| Goal of the exercise |
Every line from the one containing "Write part 2" to the final line of the material below must be reproduced exactly; leave out all other lines.

| Available records |
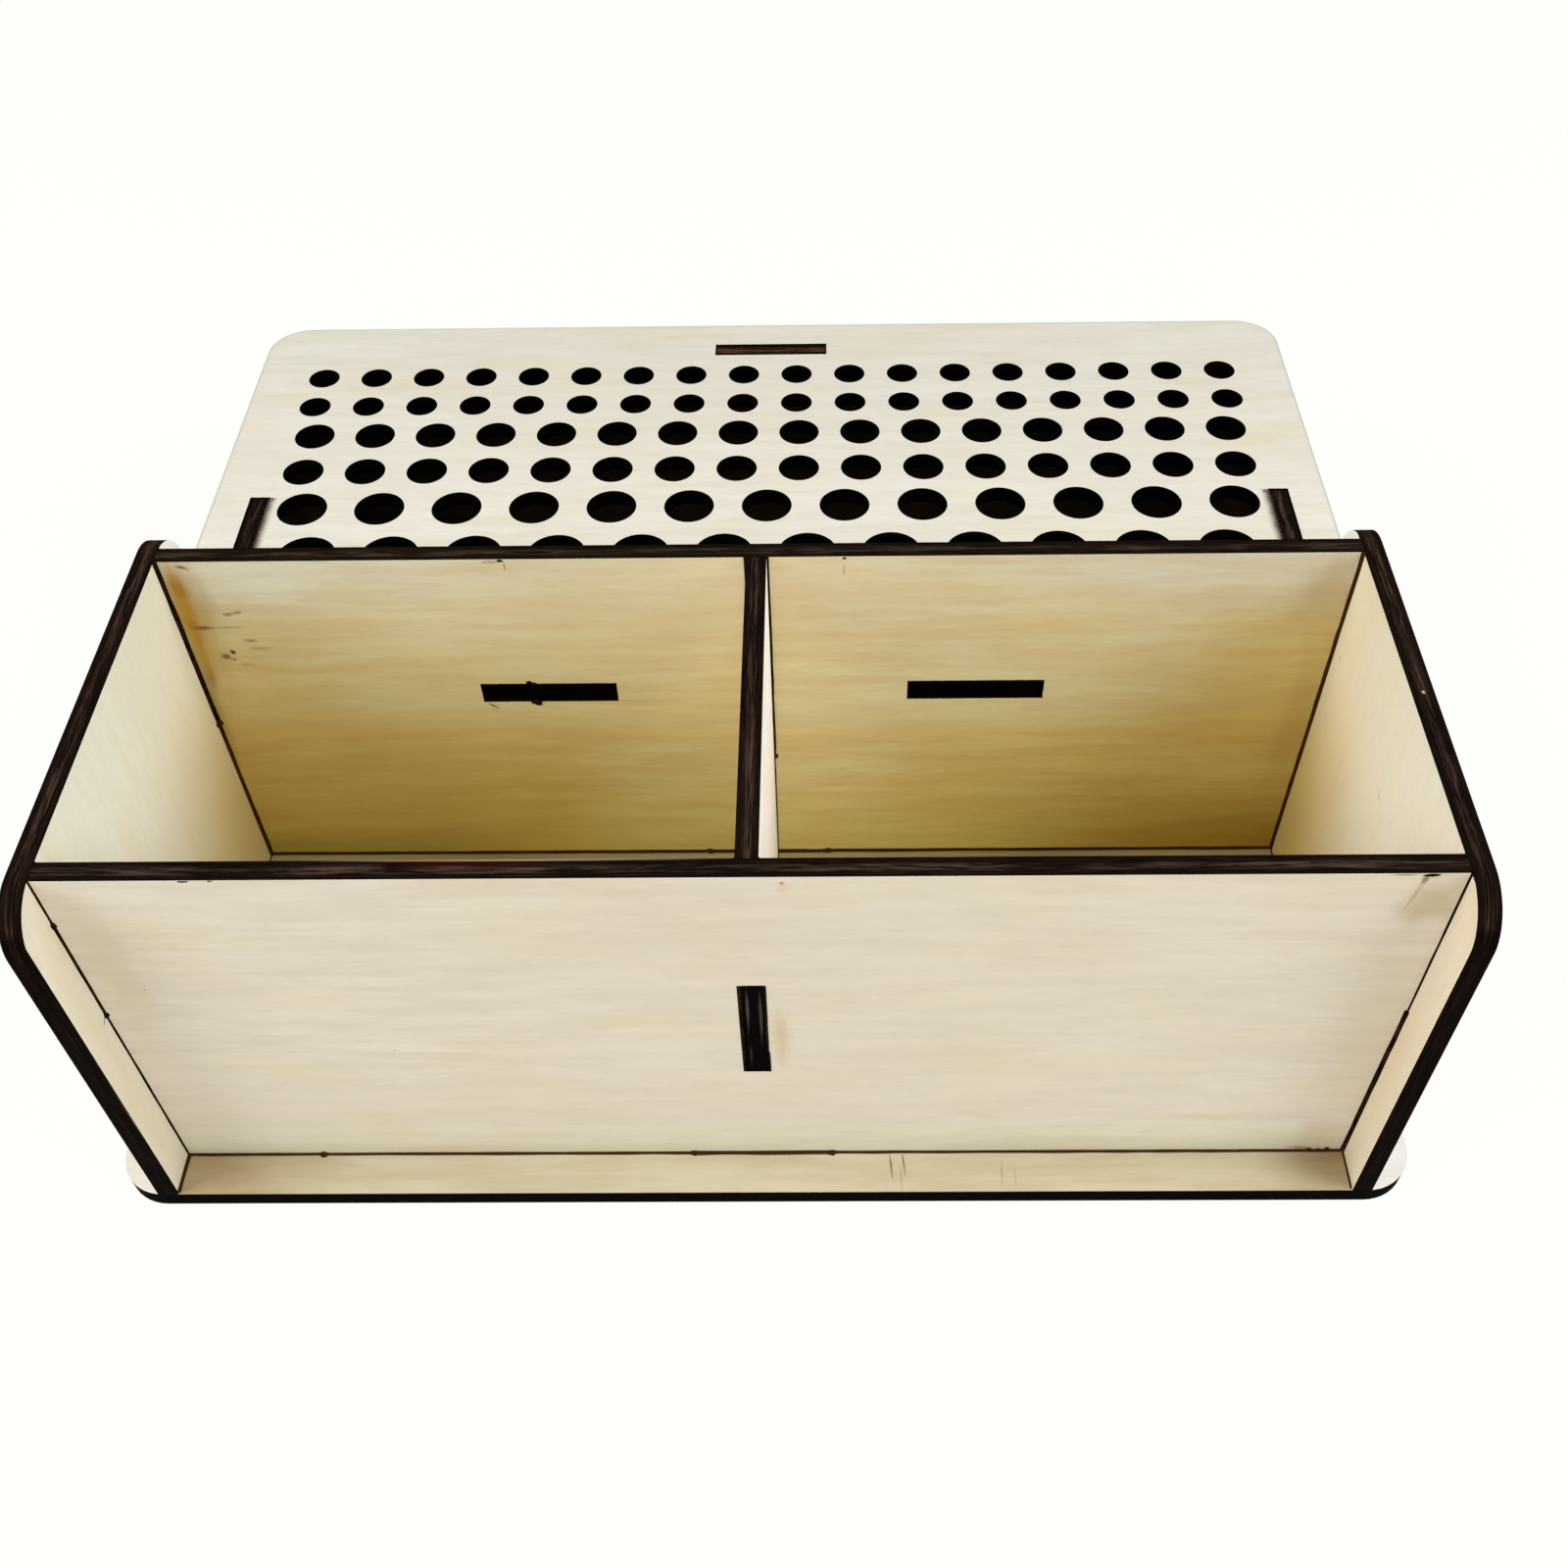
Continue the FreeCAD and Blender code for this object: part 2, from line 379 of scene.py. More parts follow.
def burnt_plies(graph, place, sheet, upward):
    """Dark char with a browner, fibrous middle ply between dark glue lines."""
    depth = graph.mul(graph.sub(place[sheet.across], sheet.middle), 1.0 / THICKNESS)
    drawn = [graph.mul(c, 0.11) for c in place]
    drawn[sheet.across] = graph.mul(place[sheet.across], 2.6)
    fibre = graph.noise(graph.combine(*drawn), 1.0, 5.0, 0.68)
    patch = graph.noise(graph.combine(*place), 0.07, 3.0, 0.6)
    wave = graph.mul(graph.sub(graph.noise(graph.combine(*place), 0.09, 2.0), 0.5), 0.14)
    off = graph.size(graph.sub(depth, graph.add(wave, -0.02)))
    ply = graph.ramp(off, 0.36, 0.08)
    glue = graph.mul(graph.ramp(off, 0.16, 0.22), graph.ramp(off, 0.32, 0.24))
    colour = graph.mix(graph.ramp(fibre, 0.34, 0.7), CHAR_DARK, CHAR)
    pale = graph.mul(ply, graph.ramp(fibre, 0.42, 0.62, 0.04, 0.85))
    pale = graph.mul(pale, graph.ramp(patch, 0.32, 0.66, 0.25, 1.0))
    # Painted light: the pale middle ply shows most on edges that look up.
    pale = graph.mul(pale, graph.add(graph.mul(upward, 0.75), 0.25))
    colour = graph.mix(pale, colour, sheet.streak)
    colour = graph.mix(graph.mul(glue, 0.4), colour, SOOT_AND_SHADE)
    return graph.mix(graph.ramp(graph.size(depth), 0.42, 0.5, 0.0, 0.8), colour, CHAR_DARK), fibre


def specked(graph, place, colour, specks, seed, limit=1.0):
    """Small marks on an edge, held inside a limiting mask."""
    for paint, axes, middle, size, strength in specks:
        mask = graph.blot(place[axes[0]], place[axes[1]], middle, size, 0, seed)
        colour = graph.mix(graph.mul(graph.mul(mask, limit), strength), colour, paint)
    return colour


def char(graph, place, sheet):
    """Laser-cut edge: its burnt plies, with painted shade where it doesn't look up, near-black inner cuts,
    painted shade and glints on sunk tab ends, and chips.
    """
    upward = graph.ramp(graph.looking(Z), 0.4, 0.6)
    colour, fibre = burnt_plies(graph, place, sheet, upward)
    # Painted shade: edges that don't look up go darker, besides the sheet's own burn.
    burn = graph.most(graph.mul(graph.sub(1.0, upward), 0.5), sheet.burn)
    colour = graph.mix(burn, colour, SOOT_AND_SHADE)
    colour = specked(graph, place, colour, sheet.chips, CHIP_SEED)
    # The cuts inside the outline go near black.
    if sheet.dark_inner_cuts:
        inside = inside_outline(graph, place, sheet)
        colour = graph.mix(graph.ramp(inside, 1.0, 2.0), colour, SOOT_AND_SHADE)
    # Painted shade: tab ends sunk in a slot go near black, with painted glints on them.
    if sheet.shaded_before is not None:
        limit = sheet.shaded_before
        shaded_tab_end = graph.ramp(place[Y], limit + EDGE_BLUR, limit)
        colour = graph.mix(graph.mul(shaded_tab_end, 0.94), colour, SOOT_AND_SHADE)
        colour = specked(graph, place, colour, sheet.glints, GLINT_SEED, shaded_tab_end)
    return colour, fibre


def banding(graph, bands, clear=0.0, full=1.0):
    """Contrast of the soft bands along the grain."""
    return graph.ramp(bands, 0.32, 0.7, clear, full)


def gentle(paint):
    """A colour's hue as a faint tint."""
    brightest = max(paint[:3])
    return tuple((c / brightest) ** TINT_GAIN for c in paint[:3]) + (1.0,)


def wood(graph, place, sheet):
    """Planed face: pale veneer with fine fibres, soft bands and faint changes of tint."""
    along = place[sheet.grain]
    aside = place[sheet.other]
    depth = place[sheet.across]
    clouds = graph.noise(graph.combine(graph.mul(along, 0.4), aside, depth), 0.022, 2.0)
    fine = sheet.fineness
    bands = graph.noise(graph.combine(graph.mul(along, 0.12), aside, depth), 0.34 * fine, 4.0, 0.6, 0.2)
    fibres = graph.noise(graph.combine(graph.mul(along, 0.2), aside, depth), 1.3, 3.0, 0.6)
    warm = graph.noise(graph.combine(graph.mul(along, 0.45), aside, graph.add(depth, 40.0)), 0.055, 3.0)
    cool = graph.noise(graph.combine(graph.mul(along, 0.45), aside, graph.add(depth, 90.0)), 0.07, 3.0)
    colour = graph.mix(banding(graph, bands), sheet.tone, sheet.shade)
    colour = graph.mix(graph.ramp(clouds, 0.4, 0.65, 0.0, 0.4), colour, sheet.shade)
    for value, paint in ((warm, PINK), (cool, GREEN)):
        colour = graph.tinted(colour, gentle(paint), graph.ramp(value, 0.48, 0.72, 0.0, 0.6))
    return graph.scaled(colour, graph.ramp(fibres, 0.3, 0.7, 0.98, 1.015)), bands, fibres


def inside_outline(graph, place, sheet):
    """How far a point lies inside the rectangle round the sheet."""
    u, v = place[sheet.grain], place[sheet.other]
    (u0, u1), (v0, v1) = sheet.spans()
    outline = graph.beyond_box(u, v, (u0 + u1) / 2, (v0 + v1) / 2, (u1 - u0) / 2, (v1 - v0) / 2)
    return graph.mul(outline, -1.0)


def to_slot(graph, place, sheet):
    """Distance on the face to the nearest slot's edge, FAR where there is none."""
    u, v = place[sheet.grain], place[sheet.other]
    distance = FAR
    for middle_u, middle_v, size_u, size_v in sheet.slots:
        half_u = size_u / 2 + SLOT_PLAY
        half_v = size_v / 2 + SLOT_PLAY
        distance = graph.least(distance, graph.beyond_box(u, v, middle_u, middle_v, half_u, half_v))
    return distance


def in_bay(graph, place):
    """1 on surfaces that bound the closed space under the rack plate."""
    side = graph.ramp(graph.size(place[X]), HALF_INNER + EDGE_BLUR, HALF_INNER)
    front = graph.ramp(place[Y], WALL_BACK - EDGE_BLUR, WALL_BACK)
    back = graph.ramp(place[Y], REAR_FACE + EDGE_BLUR, REAR_FACE)
    top = graph.ramp(place[Z], PLATE_UNDERSIDE + EDGE_BLUR, PLATE_UNDERSIDE)
    bottom = graph.ramp(place[Z], FLOOR - EDGE_BLUR, FLOOR)
    return graph.mul(graph.mul(graph.mul(side, front), graph.mul(back, top)), bottom)


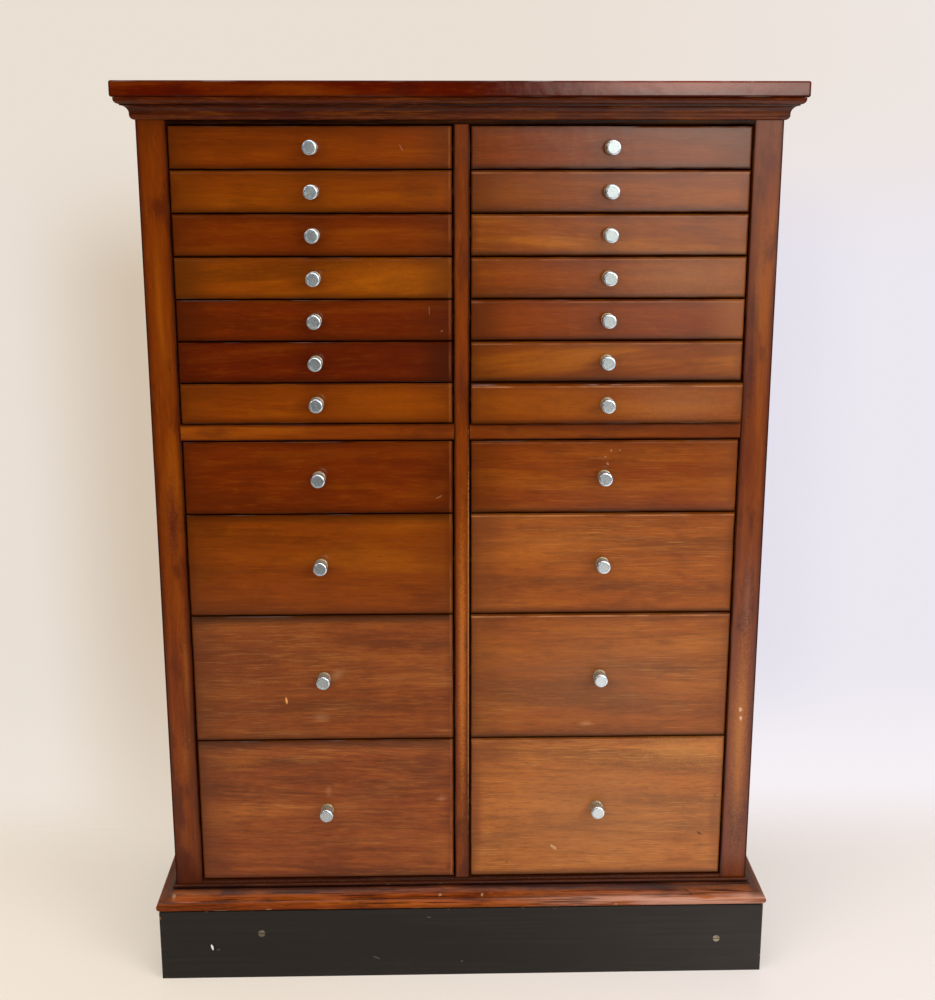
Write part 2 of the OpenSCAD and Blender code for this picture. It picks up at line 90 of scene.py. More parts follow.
def timesPlus(value, factor, more):
    return calc("MULTIPLY_ADD", value, factor, more)


def less(value, amount):
    return calc("SUBTRACT", value, amount)


def vectorCalc(operation, *values):
    result = "Value" if operation == "LENGTH" else "Vector"
    return addAfter(values, "ShaderNodeVectorMath", operation=operation)[result]


def split(vector):
    return addAfter([vector], "ShaderNodeSeparateXYZ")


def join(*values):
    return addAfter(values, "ShaderNodeCombineXYZ")[0]


def fade(value, low, high, start=0.0, end=1.0):  # smooth step from low to high
    inputs = {"Value": value, "From Min": low, "From Max": high, "To Min": start, "To Max": end}
    return addAfter([value], "ShaderNodeMapRange", inputs, interpolation_type="SMOOTHSTEP")[0]


def blend(factor, first, second):
    inputs = {0: factor, 6: first, 7: second}
    return addAfter(inputs.values(), "ShaderNodeMix", inputs, data_type="RGBA")[2]


def layered(colour, *layers):  # each layer is a mask and the colour that it shows
    for mask, tint in layers:
        colour = blend(mask, colour, tint)
    return colour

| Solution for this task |
Write part 2 of the OpenSCAD and Blender code for this picture. It picks up at line 90 of scene.py. More parts follow.
def timesPlus(value, factor, more):
    return calc("MULTIPLY_ADD", value, factor, more)


def less(value, amount):
    return calc("SUBTRACT", value, amount)


def vectorCalc(operation, *values):
    result = "Value" if operation == "LENGTH" else "Vector"
    return addAfter(values, "ShaderNodeVectorMath", operation=operation)[result]


def split(vector):
    return addAfter([vector], "ShaderNodeSeparateXYZ")


def join(*values):
    return addAfter(values, "ShaderNodeCombineXYZ")[0]


def fade(value, low, high, start=0.0, end=1.0):  # smooth step from low to high
    inputs = {"Value": value, "From Min": low, "From Max": high, "To Min": start, "To Max": end}
    return addAfter([value], "ShaderNodeMapRange", inputs, interpolation_type="SMOOTHSTEP")[0]


def blend(factor, first, second):
    inputs = {0: factor, 6: first, 7: second}
    return addAfter(inputs.values(), "ShaderNodeMix", inputs, data_type="RGBA")[2]


def layered(colour, *layers):  # each layer is a mask and the colour that it shows
    for mask, tint in layers:
        colour = blend(mask, colour, tint)
    return colour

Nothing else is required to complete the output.